Backstab
- Cover of Issue #1
- Editor: Julien Blondel [fr] (current)
- Former editors: Benoît "Ben" Clerc; Christophe "Croc" Réaux; Julien Blondel; Patrick Renault; Cyril Pasteau;
- Categories: Game magazine
- Frequency: Bimonthly
- Publisher: FC Publications (1996–2005)
- First issue: Autumn 1996 (issue 0); 1997 (Issue 1)
- Final issue: April–May 2005 (Issue 51)
- Country: France
- Based in: Pantin, later Paris
- Language: French

= Backstab (magazine) =

French game magazine

Backstab, a French magazine devoted to games, was published from 1996 to 2005 by FC Publications.

==Description==
Backstab was dedicated to teen and adult-oriented games of all types: tabletop role-playing games, board games, wargames and collectible card games. The magazine tried to distinguish itself from its older rival Casus Belli by taking less neutral editorial viewpoints, and by using a lighter and irreverent tone. It also covered video games, something that Casus Belli refused to do.

==Publication history==
Backstab began life as a French translation of the British RPG magazine Arcane, published by Future plc, with a number of additional French-market articles added. The magazine started as a soft roll-out in the autumn of 1996 with an issue 0 that was distributed free of charge in role-playing game shops. In 1997, the magazine debuted as bimonthly periodical, published by FC Publications, a company owned by Asmodee and Halloween Concept, that was based successively in Pantin (24, rue du Pré Saint-Gervais) and Paris (7, rue de Paradis), with Guillaume Gille-Naves as director of publication. Successive editors-in-chief included Ben (Benoît Clerc), Croc, Julien Blondel (author of Prophecy and Vermine), Patrick Renault and Cyril Pasteau.

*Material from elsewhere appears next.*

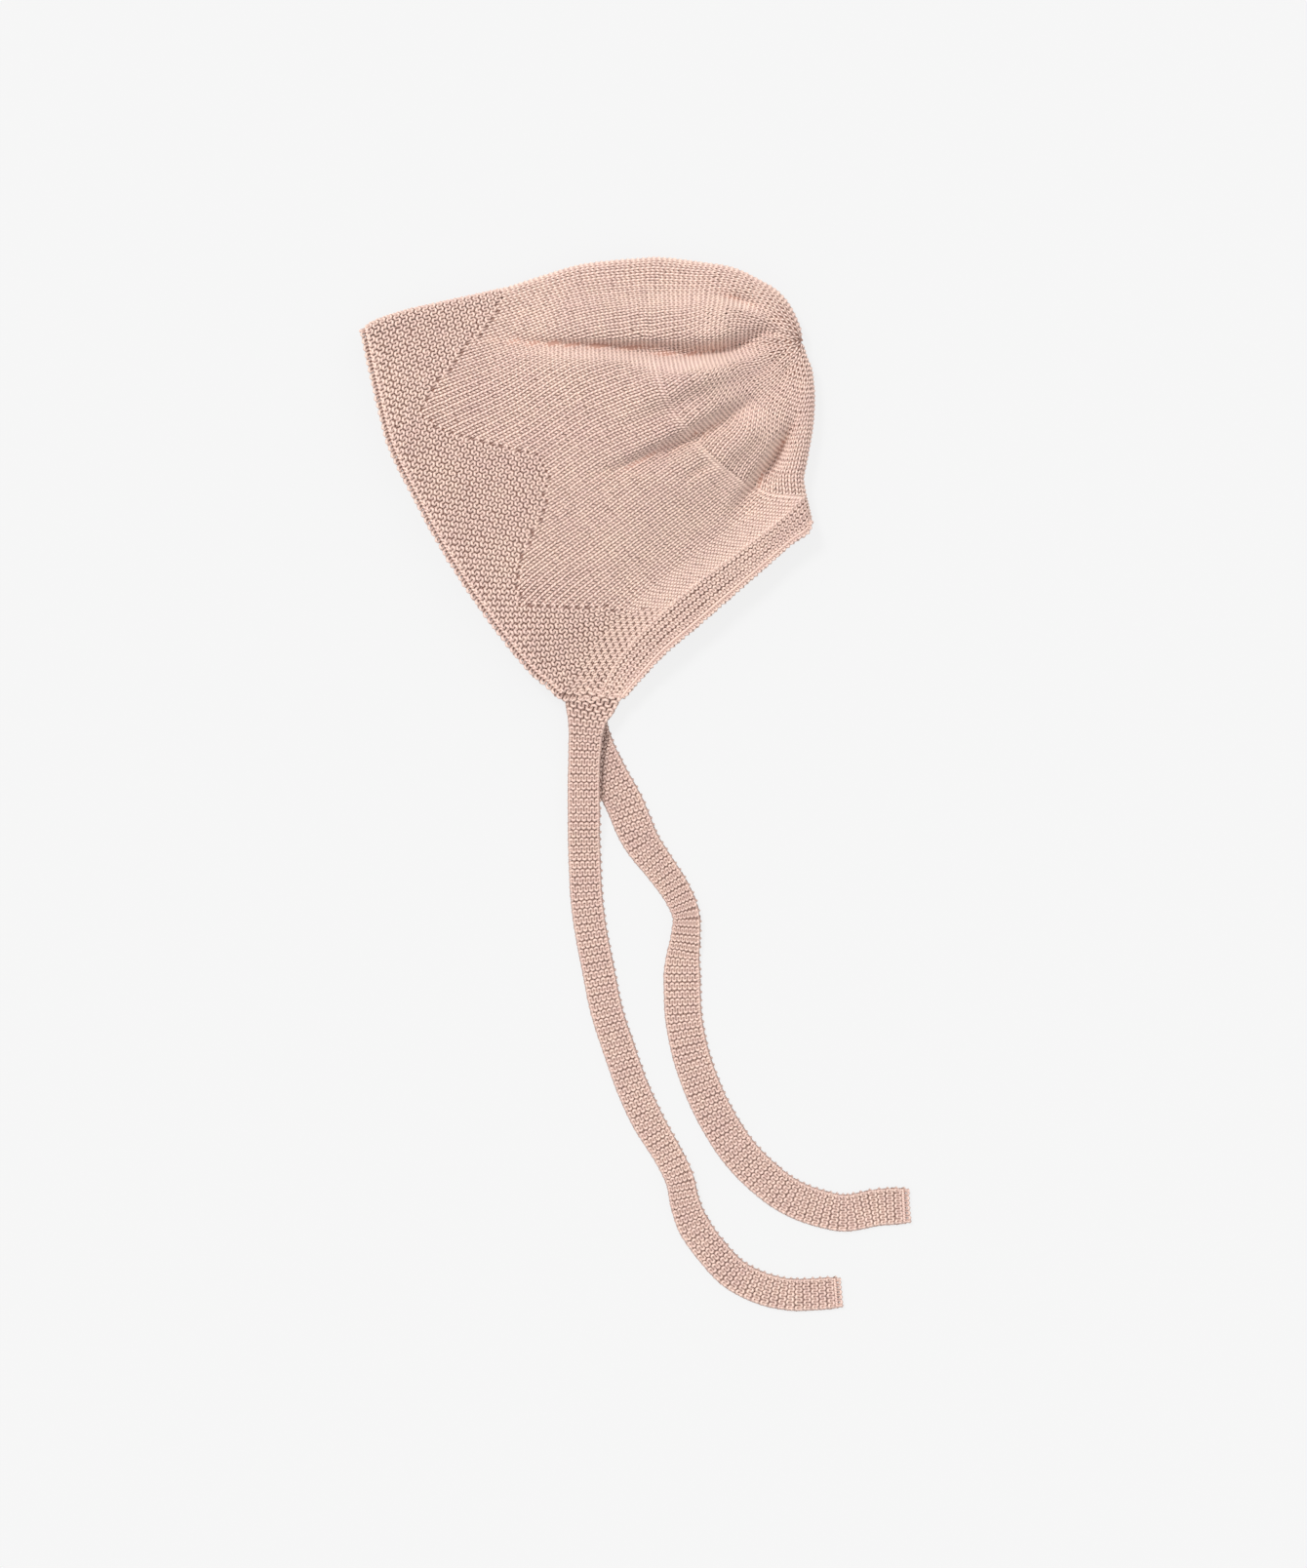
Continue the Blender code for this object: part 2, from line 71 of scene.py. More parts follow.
# Lines of the hood, in shares of depth and height
FOLD_LINE = (
    (0.002, 0.837), (0.021, 0.852), (0.056, 0.867), (0.107, 0.883), (0.158, 0.895),
    (0.310, 0.930), (0.391, 0.956), (0.489, 0.985), (0.613, 0.998), (0.662, 1.000),
    (0.735, 0.991), (0.816, 0.978),
    (0.878, 0.949), (0.919, 0.923), (0.947, 0.888), (0.968, 0.841), (0.974, 0.811),
    (0.981, 0.780), (0.994, 0.744), (1.000, 0.689), (0.998, 0.628), (0.991, 0.579),
    (0.981, 0.522), (0.976, 0.497), (0.983, 0.454), (0.994, 0.403),
)
POLE = (0.974, 0.811)
NECK_SEAM = (
    (0.983, 0.454), (0.921, 0.399), (0.835, 0.330), (0.750, 0.264),
    (0.673, 0.198), (0.613, 0.139), (0.566, 0.079), (0.524, 0.000),
)
NECK_EDGE = (
    (0.994, 0.403), (0.981, 0.378), (0.944, 0.352), (0.876, 0.291), (0.806, 0.229),
    (0.737, 0.167), (0.667, 0.106), (0.611, 0.044), (0.575, 0.000),
)
FACE_EDGE = (
    (0.002, 0.837), (0.009, 0.815), (0.036, 0.692), (0.068, 0.568), (0.126, 0.445),
    (0.192, 0.322), (0.271, 0.198), (0.363, 0.075), (0.419, 0.022), (0.440, 0.002),
    (0.452, 0.000), (0.524, 0.000),
)
ZIGZAG = (
    (0.000, 0.700), (0.050, 0.700), (0.090, 0.740), (0.130, 0.780), (0.170, 0.832),
    (0.215, 0.885), (0.235, 0.910), (0.300, 0.862), (0.360, 0.788), (0.450, 0.684),
    (0.500, 0.684), (0.560, 0.724), (0.610, 0.785), (0.645, 0.850), (0.690, 0.896),
    (0.720, 0.920), (0.800, 0.840), (0.860, 0.780), (0.940, 0.745), (1.000, 0.734),
)
# Soft folds of the near half as the knit shows them, steeper on one side than the other
# start, middle and end (shares of depth and height), half widths left and right of its way and
# height (mm), share of the way along where it is highest
FOLDS = (
    (0.291, 0.877, 0.647, 0.868, 0.934, 0.881, 5.0, 7.0, 3.6, 0.66),
    (0.186, 0.815, 0.494, 0.795, 0.818, 0.793, 1.9, 4.4, -6.6, 0.64),
    (0.515, 0.793, 0.733, 0.771, 0.938, 0.855, 3.0, 4.2, -9.0, 0.62),
    (0.464, 0.595, 0.673, 0.692, 0.947, 0.797, 7.0, 4.6, 4.4, 0.58),
    (0.434, 0.471, 0.682, 0.564, 0.921, 0.709, 2.8, 5.4, -6.4, 0.58),
    (0.780, 0.370, 0.895, 0.524, 0.981, 0.661, 2.6, 5.0, -7.2, 0.60),
    (0.686, 0.465, 0.818, 0.568, 0.947, 0.705, 3.8, 4.2, 1.8, 0.60),
    (0.759, 0.912, 0.825, 0.899, 0.900, 0.868, 2.0, 2.4, -3.8, 0.55),
    (0.686, 0.476, 0.739, 0.511, 0.810, 0.546, 1.8, 2.6, -1.8, 0.50),
)

# Routes of the ties: x and y in shares of TIE_DROP, underside in shares of FOOT_SPACING
NEAR_TIE_ROUTE = (
    (0.000, 0.000, 1.00), (-0.007, -0.032, 0.91), (-0.011, -0.077, 0.72), (-0.013, -0.134, 0.67),
    (-0.013, -0.192, 0.65), (-0.013, -0.227, 0.43), (-0.012, -0.262, 0.15), (-0.009, -0.326, 0.00),
    (-0.001, -0.387, 0.00), (0.011, -0.449, 0.00), (0.024, -0.513, 0.00), (0.045, -0.578, 0.00),
    (0.067, -0.640, 0.00), (0.093, -0.696, 0.00), (0.123, -0.747, 0.04), (0.144, -0.789, 0.26),
    (0.153, -0.829, 0.22), (0.169, -0.870, 0.04), (0.197, -0.909, 0.00), (0.232, -0.946, 0.00),
    (0.277, -0.970, 0.00), (0.323, -0.981, 0.00), (0.366, -0.981, 0.00), (0.406, -0.978, 0.00),
)
FAR_TIE_ROUTE = (
    (0.000, 0.000, 0.00), (-0.001, -0.038, 0.00), (0.008, -0.080, 0.00), (0.027, -0.123, 0.00),
    (0.053, -0.171, 0.00), (0.080, -0.232, 0.00), (0.114, -0.280, 0.00), (0.139, -0.317, 0.07),
    (0.155, -0.355, 0.30), (0.154, -0.394, 0.30), (0.149, -0.435, 0.07), (0.149, -0.486, 0.00),
    (0.152, -0.531, 0.00), (0.163, -0.585, 0.00), (0.181, -0.638, 0.00), (0.205, -0.689, 0.00),
    (0.238, -0.741, 0.00), (0.278, -0.784, 0.00), (0.323, -0.818, 0.00), (0.371, -0.838, 0.00),
    (0.419, -0.847, 0.00), (0.470, -0.838, 0.00), (0.518, -0.835, 0.00),
)
NEAR_TIE_SHAPE = (
    (0.000, 1.72), (0.013, 1.58), (0.030, 1.26), (0.052, 1.06), (0.086, 1.00), (0.600, 1.00),
    (0.655, 0.91), (0.715, 0.90), (0.760, 1.00), (1.000, 1.00),
)
FAR_TIE_SHAPE = (
    (0.000, 1.50), (0.013, 1.15), (0.029, 0.97), (0.050, 0.93), (0.104, 1.00), (0.200, 1.03),
    (0.267, 0.88), (0.317, 0.80), (0.358, 0.75), (0.392, 0.83), (0.442, 1.00), (1.000, 1.00),
)

# Rows and stitches of the knit, lengths in metres
YARN_RADIUS = 0.00038
FULL_STITCH = 0.0019
NARROW_STITCH = 0.00125
GARTER_PITCH = 0.00120
TIE_PITCH = 0.00131
ROWS = 105
NECK_ROWS = 8
NEAR_WALES = 64
FAR_WALES = 48
FEWEST_WALES = 5
FIT_ROW = 0.9
BAND_DROP = 0.94
BAND_FILL = 0.97
NEAR_NECK_WALES = 56
FAR_NECK_WALES = 44
NEAR_TIE_WALES = 6
FAR_TIE_WALES = 7

# Rows from the face edge where the face pieces and the crown pieces end
FACE_ROWS = 31
TOP_ROWS = 62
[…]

When Arcane folded in 1997, Backstab continued as an independent magazine. Despite this independence, early issues continued to credit translated material to Future Publishing.

Backstab ceased publication in 2005 after issue No. 51 (April–May 2005).

The sociologist Olivier Caïra compared Backstab to other defunct French role-playing game magazines such as Dragon radieux and Chroniques d'outre-monde, pointing out the high mortality rate of RPG magazines and publishers.

Julien Pirou likewise noted the limited lifespan of such magazines, using as an example Backstabs longtime rival and the leading French game magazine, Casus Belli, which endured several cycles of closure and revival.